ESTADÃO | Panorama 2025: Cópia restaurada do clássico ‘Iracema’ mostra que Brasil não aprende nada com seu passado
03/04/2025
SALVADOR – Com Iracema, uma Transamazonica, clássico do cinema brasileiro, teve início o festival Panorama Internacional Coisa de Cinema, em sua 20ª edição.
A sessão de abertura foi gloriosa, com a presença da atriz Edna de Cássia e um dos diretores, Jorge Bodanzky – o outro diretor é Orlando Senna, que não estava presente.
No palco, Bodanzky explicou como se deu o restauro em 4K da obra, que completa 50 anos de existência, agora recuperada com materiais alemães. A televisão alemã, a ZDF, uma das produtoras da obra, realizada na Amazônia, em plena fase mais violenta da ditadura militar.

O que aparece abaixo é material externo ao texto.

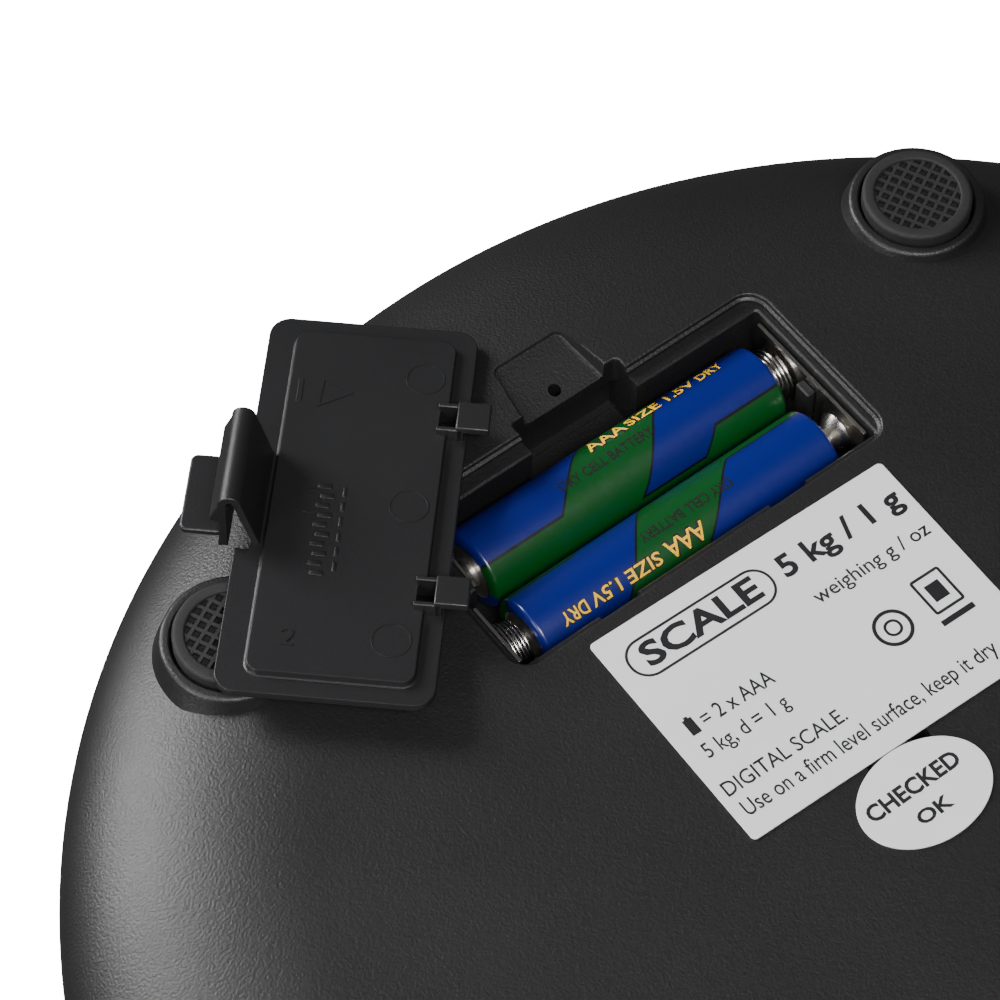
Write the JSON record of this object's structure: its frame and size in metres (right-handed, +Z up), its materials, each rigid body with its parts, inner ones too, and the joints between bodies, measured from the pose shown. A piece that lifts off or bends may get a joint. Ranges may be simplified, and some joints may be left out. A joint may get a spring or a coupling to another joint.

Revisto, Iracema mostra a inequívoca vocação documental da obra, que, no entanto, se apresenta como filme de ficção. De fato, acompanha um fina linha ficcional, protagonizada por Iracema, uma garota de 15 anos que se une a um caminhoneiro gaúcho, Tião (Paulo Cesar Pereio), um tipo meio cafajeste, meio nacionalista, daqueles que estampavam no pára-brisa do veículo o adesivo com os dizeres patrioteiros “Brasil: ame-o ou deixe-o”. Mensagem de que a ditadura Medici exigia adesão incondicional e qualquer crítico do regime passava a ser considerado traidor da pátria.

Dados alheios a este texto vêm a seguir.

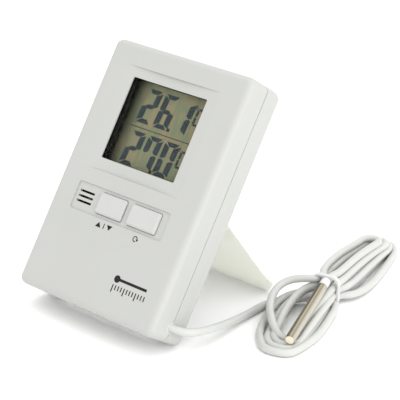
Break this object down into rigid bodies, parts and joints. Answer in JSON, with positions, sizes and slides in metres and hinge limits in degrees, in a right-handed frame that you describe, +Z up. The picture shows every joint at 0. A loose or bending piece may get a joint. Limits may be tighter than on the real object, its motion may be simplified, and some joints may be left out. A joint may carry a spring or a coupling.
{
  "type": "digital max/min thermometer with wired probe",
  "caption": "Digital indoor and outdoor max/min thermometer on a fold-out rear leg, with push buttons, a battery door and a metal probe on a tied lead.",
  "frame": {"origin": "on the table, under the middle of the standing thermometer without its lead", "axes": "+X to the right seen from the front, +Y to the back, +Z up; the case leans back 33 degrees on its open leg"},
  "size_m": [0.1078, 0.1506, 0.1],
  "materials": {
    "case_plastic": "satin",
    "leg_plastic": "satin",
    "clear_lens": "clear",
    "lcd_glass": "satin",
    "black_plastic": "matte",
    "conductive_rubber": "matte",
    "board_green": "satin",
    "black_resin": "satin",
    "ceramic_parts": "matte",
    "plated_steel": "satin",
    "sensor_resin": "gloss",
    "button_plastic": "satin",
    "battery_wrap": "gloss",
    "red_wire": "satin",
    "black_wire": "satin",
    "white_wire": "satin",
    "zinc_screws": "satin",
    "lead_pvc": "satin",
    "tie_plastic": "satin",
    "probe_metal": "polished",
    "cream_resin": "satin",
    "sleeve_pvc": "satin"
  },
  "bodies": {
    "housing": {"front_cover": "case_plastic", "rear_cover": "case_plastic", "display_lens": "clear_lens", "lcd_panel": "lcd_glass", "lcd_frame": "black_plastic", "zebra_connectors": "conductive_rubber", "circuit_board": "board_green", "controller_blob": "black_resin", "board_parts": "ceramic_parts", "quartz_crystal": "plated_steel", "air_sensor": "sensor_resin", "switch_bodies": "black_plastic", "battery_cell": "battery_wrap", "battery_cap": "plated_steel", "contact_plate": "plated_steel", "contact_spring": "plated_steel", "sensor_wires": "white_wire", "case_screws": "zinc_screws", "board_screws": "zinc_screws", "lead_bush": "lead_pvc", "wire_positive": "red_wire", "wire_negative": "black_wire", "probe_lead": "lead_pvc", "lead_hank": "lead_pvc", "cable_tie": "tie_plastic", "probe_tube": "probe_metal", "probe_end_seal": "cream_resin", "probe_sleeve": "sleeve_pvc", "probe_sensor": "sensor_resin"},
    "leg": {"stand_leg": "leg_plastic"},
    "max_min_button": {"button_max_min": "button_plastic", "switch_stem_max_min": "black_plastic"},
    "clear_button": {"button_clear": "button_plastic", "switch_stem_clear": "black_plastic"},
    "door": {"battery_door": "case_plastic"}
  },
  "joints": [
    {"name": "leg_fold", "type": "hinge", "parent": "housing", "child": "leg", "pos_m": [0, 0.01153, 0.0579], "axis": [-1, 0, 0], "range_deg": [0, 58.6]},
    {"name": "max_min_press", "type": "slide", "parent": "housing", "child": "max_min_button", "axis": [0, 0.8387, -0.5446], "range_m": [0, 0.0006], "stiffness_N_per_m": 1500},
    {"name": "clear_press", "type": "slide", "parent": "housing", "child": "clear_button", "axis": [0, 0.8387, -0.5446], "range_m": [0, 0.0006], "stiffness_N_per_m": 1500},
    {"name": "door_slide", "type": "slide", "parent": "housing", "child": "door", "axis": [0, -0.5446, -0.8387], "range_m": [0, 0.02]}
  ]
}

A estrada Transamazônica” era considerada uma das grande obras do regime e nem chegou a ser completada. Em seu trajeto, promoveu distúrbios sociais e devastação ambiental. São os focos contemplados no filme – grandes árvores abatidas, incêndios dantescos, trabalho escravo dos homens, miséria e prostituição das mulheres. Iracema é apenas uma de tantas garotinhas, que erram pelas estradas, e pairam em botecos sórdidos onde oferecem seus corpos aos passantes. Ela se une temporariamente a Tião, até que ele se canse, e a deixe numa beira de estrada, inglória como as outras.
O filme, como comentou uma espectadora, é de cortar os pulsos. Desalento puro, o avesso do “país que vai prá frente”, letra de uma canção patrioteira da época. Lindo, no entanto, pela fotografia, viés documental e comovente atuação de Edna, numa interpretação despojada, naturalista e improvisada, conforme ela mesma rememorou após a exibição do filme.
Bodanzky disse que dava um certo desalento pensar que todos aqueles problemas expostos no filme há 50 anos continuavam a existir, talvez agravados, no tempo atual. É de pensar que não aprendemos nada com a experiência.
A exibição de Iracema foi só o começo da festa. Ao longo de seus oito dias de duração, o Panorama apresentará 110 filmes, entre longas e curtas. Há três sessões de mostras competitivas, já tradicionais do evento – a nacional, a baiana e a internacional. Neste ano, haverá outra sessão, a dos filmes restaurados, do qual Iracema faz parte. Entre outros, nesta sessão, comparece o road movie Bye, Bye Brasil, de Cacá Diegues, há pouco falecido, outra reflexão sobre a “modernização conservadora” proposta pela ditadura.
Além dos filmes, há a parte reflexiva do evento, com a realização de um grande seminário dedicado à Exibição, um dos vértices fundamentais da experiência cinematográfica. As mesas redondas trarão mais de 30 exibidores de todos os cantos do país. Eles representam cerca de 400 salas de cinema independentes das grandes empresas que dominam o setor. O encontro vocaliza a luta pelas salas de cinema que estará em pauta ao longo dos próximos dias.